2. Now let’s show the uniqueness of SVM hyperplane.

Suppose we have optimal solutions $(w_1^{\ast },b_1^{\ast })$ and $(w_2^{\ast },b_2^{\ast })$.

First we show that $w_1^{\ast }=w_2^{\ast }$. It is easy to verify that $(w,b)$ is a feasible point. Note that we must have $\parallel w_1^{\ast }\parallel =\parallel w_2^{\ast }{\parallel }^2=c\ge 0.$ Let $w=(w_1^{\ast }+w_2^{\ast })/2$, and $b=(b_1^{\ast }+b_2^{\ast })/2$. Then $$c\le \parallel w\parallel =\frac{1}{2}\parallel w_1^{\ast }+w_2^{\ast }\parallel \le \frac{1}{2}(\parallel w_1^{\ast }\parallel +\parallel w_2^{\ast }\parallel )=c.$$ So equality holds. Hence, $c=\parallel w\parallel =\frac{1}{2}\sqrt{\parallel w_1^{\ast }{\parallel }^2+\parallel w_2^{\ast }{\parallel }^2+2\parallel w_1^{\ast }\parallel \parallel w_2^{\ast }\parallel \cos \theta }=\frac{1}{2}\sqrt{2c^2(\cos \theta +1)}$, where $\theta$ is the angle between $w_1^{\ast }$ and $w_2^{\ast }$. Thus we have $\theta =0$ or $\pi$. If $\theta =\pi$, $w=0$, which is impossible because $(w,b)$ is a feasible point. Then we mush have $\theta =0$, which implies $w_1^{\ast }=w_2^{\ast }$.

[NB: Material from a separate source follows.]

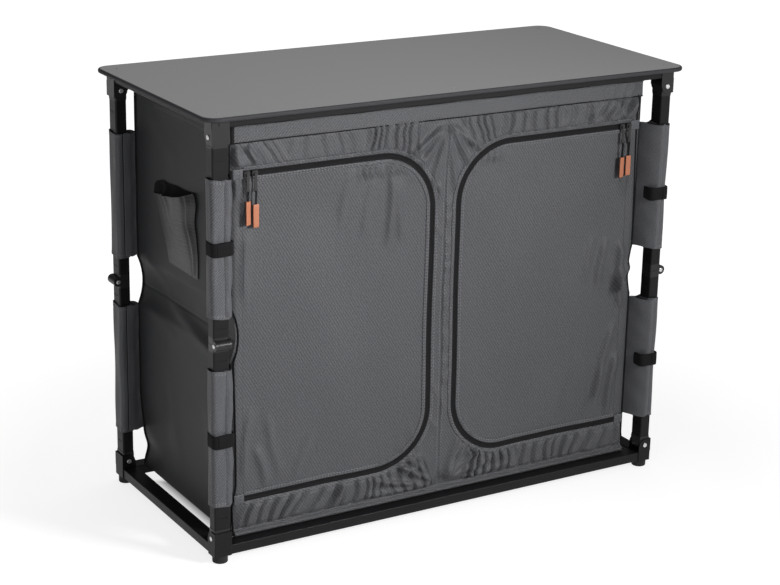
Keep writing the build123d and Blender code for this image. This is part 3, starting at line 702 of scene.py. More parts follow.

Finally, we show that $b_1^{\ast }=b_2^{\ast }$. From aforementioned, there exists $i,j$ such that $y_i=1$ and $y_j=-1$. Thus we have

$$w^{\ast }{x}_i+b_1^{\ast }=1,w^{\ast }{x}_j+b_1^{\ast }\le -1$$ and $$w^{\ast }{x}_j+b_2^{\ast }=1,w^{\ast }{x}_i+b_2^{\ast }\ge 1.$$ This implies $b_1^{\ast }=b_2^{\ast }.■$

Support Vectors

When the training data set $T$ is linearly separable, the points $x_i$ which satisfy

$$w{x}_i+b\pm 1=0$$ are called suport vectors.

Dual Problem

We regard the solution to optimization problem of the linearly separable SVM as the primary optimization problem. $$\begin{array}{ccc}& & \underset{w,b}{min}\frac{1}{2}\parallel w{\parallel }^2\\ & & s.t.y_i(w{x}_i+b)-1\ge 0,i=1,2,\dots ,n,\end{array}$$

We construct the Lagrange function

$$L(w,b,\alpha )=\frac{1}{2}\parallel w{\parallel }^2-\sum {\alpha }_i\left[y_i\right(w{x}_i+b)-1],$$ where ${\alpha }_i\ge 0,\alpha =({\alpha }_1,\dots ,{\alpha }_n)$ is the Lagrange multiplier vector.